Do this >> Write out, exactly as given, every line from the one holding "# one hole through" to the one holding "imported = [obj", including both.

───── Stored records

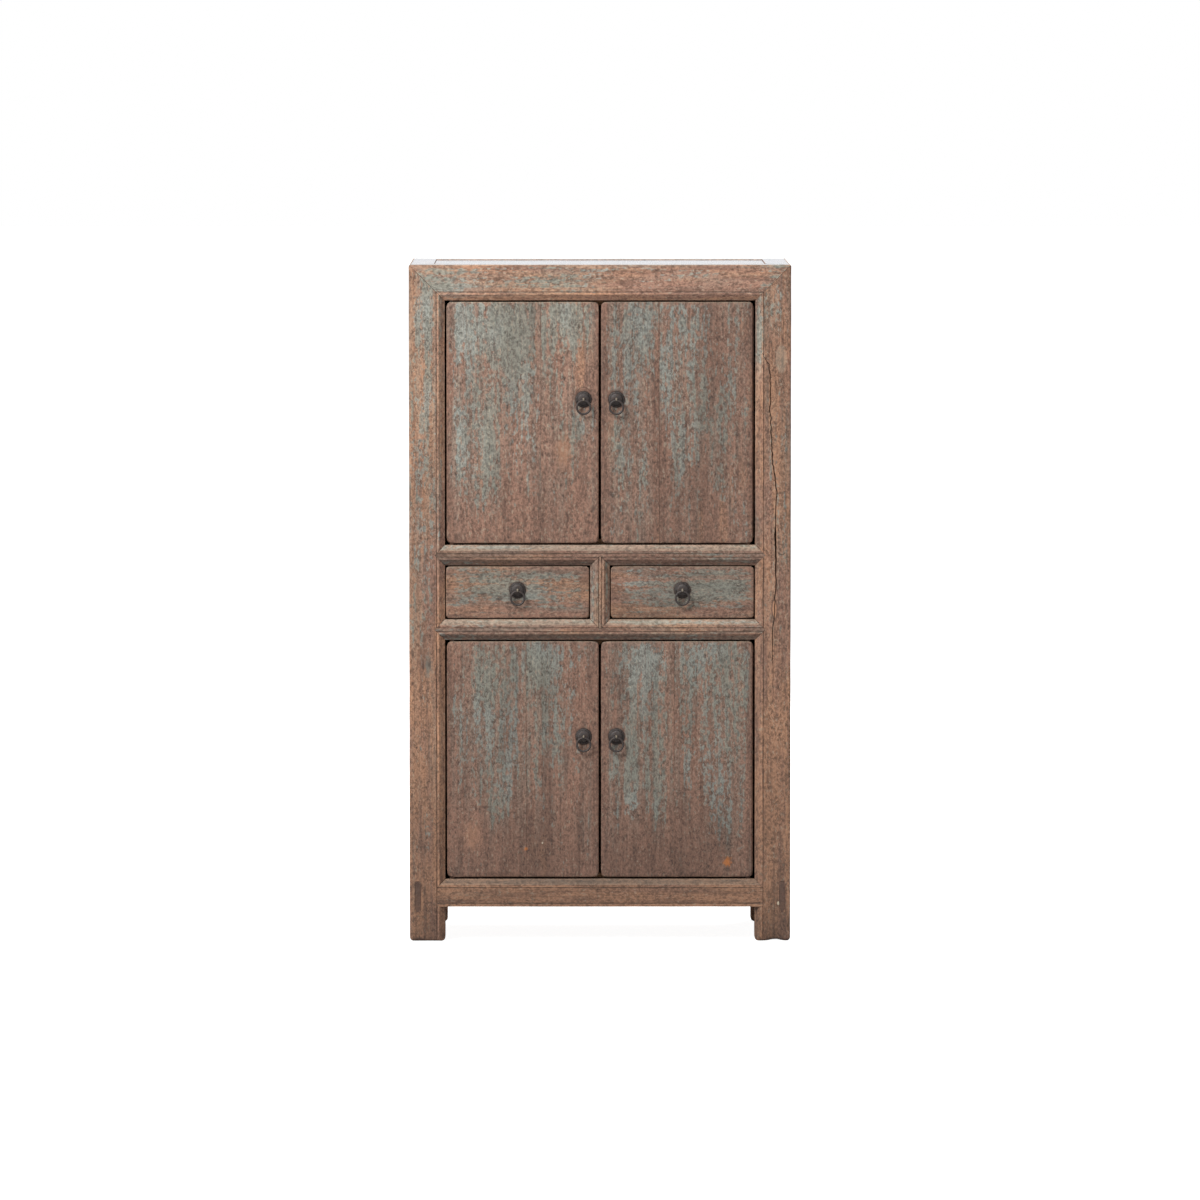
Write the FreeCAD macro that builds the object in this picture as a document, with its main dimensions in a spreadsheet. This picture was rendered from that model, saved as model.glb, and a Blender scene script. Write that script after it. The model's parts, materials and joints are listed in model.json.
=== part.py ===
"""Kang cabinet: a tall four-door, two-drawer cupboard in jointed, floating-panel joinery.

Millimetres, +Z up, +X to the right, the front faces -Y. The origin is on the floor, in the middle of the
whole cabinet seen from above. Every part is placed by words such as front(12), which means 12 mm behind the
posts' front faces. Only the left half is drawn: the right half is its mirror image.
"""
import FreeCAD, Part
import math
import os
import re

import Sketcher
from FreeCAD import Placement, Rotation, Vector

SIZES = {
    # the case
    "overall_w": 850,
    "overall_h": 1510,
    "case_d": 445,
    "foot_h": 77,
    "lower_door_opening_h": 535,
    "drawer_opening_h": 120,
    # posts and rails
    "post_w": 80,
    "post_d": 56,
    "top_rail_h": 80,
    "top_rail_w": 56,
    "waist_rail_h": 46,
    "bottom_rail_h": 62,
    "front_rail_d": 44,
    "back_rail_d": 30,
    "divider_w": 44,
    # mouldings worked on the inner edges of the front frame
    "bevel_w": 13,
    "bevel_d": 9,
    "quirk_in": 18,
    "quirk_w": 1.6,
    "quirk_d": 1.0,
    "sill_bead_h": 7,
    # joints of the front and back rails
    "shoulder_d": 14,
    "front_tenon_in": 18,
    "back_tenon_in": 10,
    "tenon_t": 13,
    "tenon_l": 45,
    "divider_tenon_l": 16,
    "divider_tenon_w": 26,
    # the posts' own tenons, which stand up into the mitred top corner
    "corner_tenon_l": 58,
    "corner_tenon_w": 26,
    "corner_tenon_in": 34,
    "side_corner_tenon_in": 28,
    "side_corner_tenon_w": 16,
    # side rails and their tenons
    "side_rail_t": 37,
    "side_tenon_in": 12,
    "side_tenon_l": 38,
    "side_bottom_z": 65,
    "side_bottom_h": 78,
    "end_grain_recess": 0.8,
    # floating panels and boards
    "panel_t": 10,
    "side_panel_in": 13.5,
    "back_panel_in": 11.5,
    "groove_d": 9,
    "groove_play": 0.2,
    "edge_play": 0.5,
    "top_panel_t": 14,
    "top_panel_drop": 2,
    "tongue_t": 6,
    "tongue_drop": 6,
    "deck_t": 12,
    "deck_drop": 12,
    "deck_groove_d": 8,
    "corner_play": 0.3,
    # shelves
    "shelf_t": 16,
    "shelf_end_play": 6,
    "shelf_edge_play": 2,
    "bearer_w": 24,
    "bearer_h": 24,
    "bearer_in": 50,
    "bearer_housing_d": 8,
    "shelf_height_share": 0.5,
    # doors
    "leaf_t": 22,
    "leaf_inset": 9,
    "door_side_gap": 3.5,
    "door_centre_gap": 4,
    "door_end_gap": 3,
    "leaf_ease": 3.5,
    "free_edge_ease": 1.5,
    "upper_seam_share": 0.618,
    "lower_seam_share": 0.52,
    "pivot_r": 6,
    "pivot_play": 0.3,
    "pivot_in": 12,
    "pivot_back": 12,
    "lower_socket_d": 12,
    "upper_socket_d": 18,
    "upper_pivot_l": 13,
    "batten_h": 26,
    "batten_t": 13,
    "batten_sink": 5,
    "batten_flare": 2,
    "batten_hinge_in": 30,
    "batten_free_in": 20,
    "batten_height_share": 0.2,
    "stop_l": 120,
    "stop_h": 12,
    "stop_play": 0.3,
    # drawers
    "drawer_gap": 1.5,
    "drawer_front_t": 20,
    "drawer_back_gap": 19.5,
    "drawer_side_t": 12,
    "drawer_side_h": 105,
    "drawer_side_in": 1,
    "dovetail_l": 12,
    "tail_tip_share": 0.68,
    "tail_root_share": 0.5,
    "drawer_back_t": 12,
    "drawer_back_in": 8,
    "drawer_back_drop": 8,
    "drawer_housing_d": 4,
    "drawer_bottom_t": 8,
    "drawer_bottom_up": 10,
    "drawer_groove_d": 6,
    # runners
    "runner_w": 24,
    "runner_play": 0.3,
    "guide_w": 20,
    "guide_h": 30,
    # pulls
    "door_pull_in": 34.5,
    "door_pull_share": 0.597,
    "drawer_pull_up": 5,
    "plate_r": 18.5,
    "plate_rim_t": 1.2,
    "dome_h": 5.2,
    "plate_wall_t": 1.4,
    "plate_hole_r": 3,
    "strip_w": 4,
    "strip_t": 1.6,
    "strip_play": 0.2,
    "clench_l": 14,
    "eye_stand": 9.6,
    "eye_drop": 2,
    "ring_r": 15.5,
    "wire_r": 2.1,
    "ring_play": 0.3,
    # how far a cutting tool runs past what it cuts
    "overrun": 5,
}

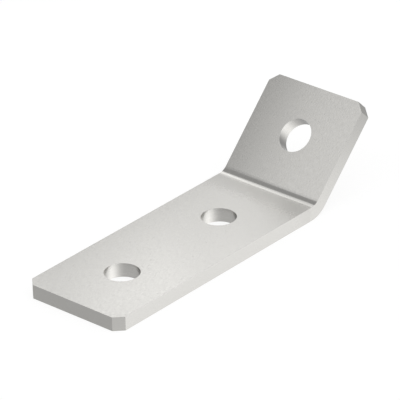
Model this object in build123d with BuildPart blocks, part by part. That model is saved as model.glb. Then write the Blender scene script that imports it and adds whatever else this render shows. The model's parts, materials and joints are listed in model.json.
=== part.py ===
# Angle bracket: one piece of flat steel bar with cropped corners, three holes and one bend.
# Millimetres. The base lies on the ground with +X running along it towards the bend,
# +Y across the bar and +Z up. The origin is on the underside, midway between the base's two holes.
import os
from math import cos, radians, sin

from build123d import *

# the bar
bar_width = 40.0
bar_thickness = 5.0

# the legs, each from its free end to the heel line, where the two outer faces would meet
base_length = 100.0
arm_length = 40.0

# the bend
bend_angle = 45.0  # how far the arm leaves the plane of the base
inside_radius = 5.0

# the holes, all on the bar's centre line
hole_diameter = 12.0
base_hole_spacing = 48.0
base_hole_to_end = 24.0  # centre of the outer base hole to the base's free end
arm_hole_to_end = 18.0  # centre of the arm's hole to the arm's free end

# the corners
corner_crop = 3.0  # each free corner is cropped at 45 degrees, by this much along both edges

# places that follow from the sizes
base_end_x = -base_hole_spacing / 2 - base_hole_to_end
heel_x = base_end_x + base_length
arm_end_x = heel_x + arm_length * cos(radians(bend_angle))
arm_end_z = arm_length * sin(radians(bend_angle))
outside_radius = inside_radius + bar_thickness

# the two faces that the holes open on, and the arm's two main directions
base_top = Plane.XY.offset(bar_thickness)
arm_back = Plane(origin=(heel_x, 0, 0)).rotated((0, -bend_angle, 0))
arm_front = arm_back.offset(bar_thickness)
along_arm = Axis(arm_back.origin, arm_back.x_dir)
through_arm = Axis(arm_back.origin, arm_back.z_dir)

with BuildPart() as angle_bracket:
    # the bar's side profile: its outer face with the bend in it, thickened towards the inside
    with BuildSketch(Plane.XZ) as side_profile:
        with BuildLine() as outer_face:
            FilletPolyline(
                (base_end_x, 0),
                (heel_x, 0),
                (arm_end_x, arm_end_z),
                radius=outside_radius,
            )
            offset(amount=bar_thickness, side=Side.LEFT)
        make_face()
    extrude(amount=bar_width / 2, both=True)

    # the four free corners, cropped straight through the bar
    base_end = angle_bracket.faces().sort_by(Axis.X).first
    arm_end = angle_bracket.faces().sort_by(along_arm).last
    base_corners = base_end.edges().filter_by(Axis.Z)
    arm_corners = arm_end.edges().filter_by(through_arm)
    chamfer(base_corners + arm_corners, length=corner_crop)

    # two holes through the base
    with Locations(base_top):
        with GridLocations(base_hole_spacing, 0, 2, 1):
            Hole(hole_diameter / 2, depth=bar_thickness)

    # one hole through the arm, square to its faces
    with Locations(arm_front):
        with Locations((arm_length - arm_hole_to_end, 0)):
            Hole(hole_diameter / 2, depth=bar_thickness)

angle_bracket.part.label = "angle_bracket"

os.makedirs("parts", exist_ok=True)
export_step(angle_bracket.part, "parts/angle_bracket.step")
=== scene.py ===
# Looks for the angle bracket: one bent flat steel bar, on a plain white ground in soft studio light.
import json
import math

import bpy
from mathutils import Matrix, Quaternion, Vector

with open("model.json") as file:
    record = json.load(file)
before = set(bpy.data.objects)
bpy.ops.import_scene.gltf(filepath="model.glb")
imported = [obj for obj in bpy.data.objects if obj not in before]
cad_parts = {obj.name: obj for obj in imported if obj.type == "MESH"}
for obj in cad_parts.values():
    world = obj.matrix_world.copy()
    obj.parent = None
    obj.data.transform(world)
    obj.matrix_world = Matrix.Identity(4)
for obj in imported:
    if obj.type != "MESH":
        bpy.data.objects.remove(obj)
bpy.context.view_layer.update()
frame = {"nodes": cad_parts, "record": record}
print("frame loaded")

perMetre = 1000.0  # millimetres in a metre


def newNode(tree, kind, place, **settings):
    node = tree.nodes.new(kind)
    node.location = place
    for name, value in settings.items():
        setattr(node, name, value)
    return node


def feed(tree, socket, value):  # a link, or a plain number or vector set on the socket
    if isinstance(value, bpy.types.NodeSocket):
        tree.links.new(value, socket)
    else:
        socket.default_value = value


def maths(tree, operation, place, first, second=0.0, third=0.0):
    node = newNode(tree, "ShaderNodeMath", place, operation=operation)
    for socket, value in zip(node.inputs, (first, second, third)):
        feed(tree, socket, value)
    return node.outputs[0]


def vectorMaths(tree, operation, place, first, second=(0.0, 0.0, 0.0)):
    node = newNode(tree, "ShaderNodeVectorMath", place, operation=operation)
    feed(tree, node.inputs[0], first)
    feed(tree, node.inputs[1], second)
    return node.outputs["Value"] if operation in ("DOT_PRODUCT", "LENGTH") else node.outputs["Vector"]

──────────

Answer to this exercise >>
    # one hole through the arm, square to its faces
    with Locations(arm_front):
        with Locations((arm_length - arm_hole_to_end, 0)):
            Hole(hole_diameter / 2, depth=bar_thickness)

angle_bracket.part.label = "angle_bracket"

os.makedirs("parts", exist_ok=True)
export_step(angle_bracket.part, "parts/angle_bracket.step")
=== scene.py ===
# Looks for the angle bracket: one bent flat steel bar, on a plain white ground in soft studio light.
import json
import math

import bpy
from mathutils import Matrix, Quaternion, Vector

with open("model.json") as file:
    record = json.load(file)
before = set(bpy.data.objects)
bpy.ops.import_scene.gltf(filepath="model.glb")
imported = [obj for obj in bpy.data.objects if obj not in before]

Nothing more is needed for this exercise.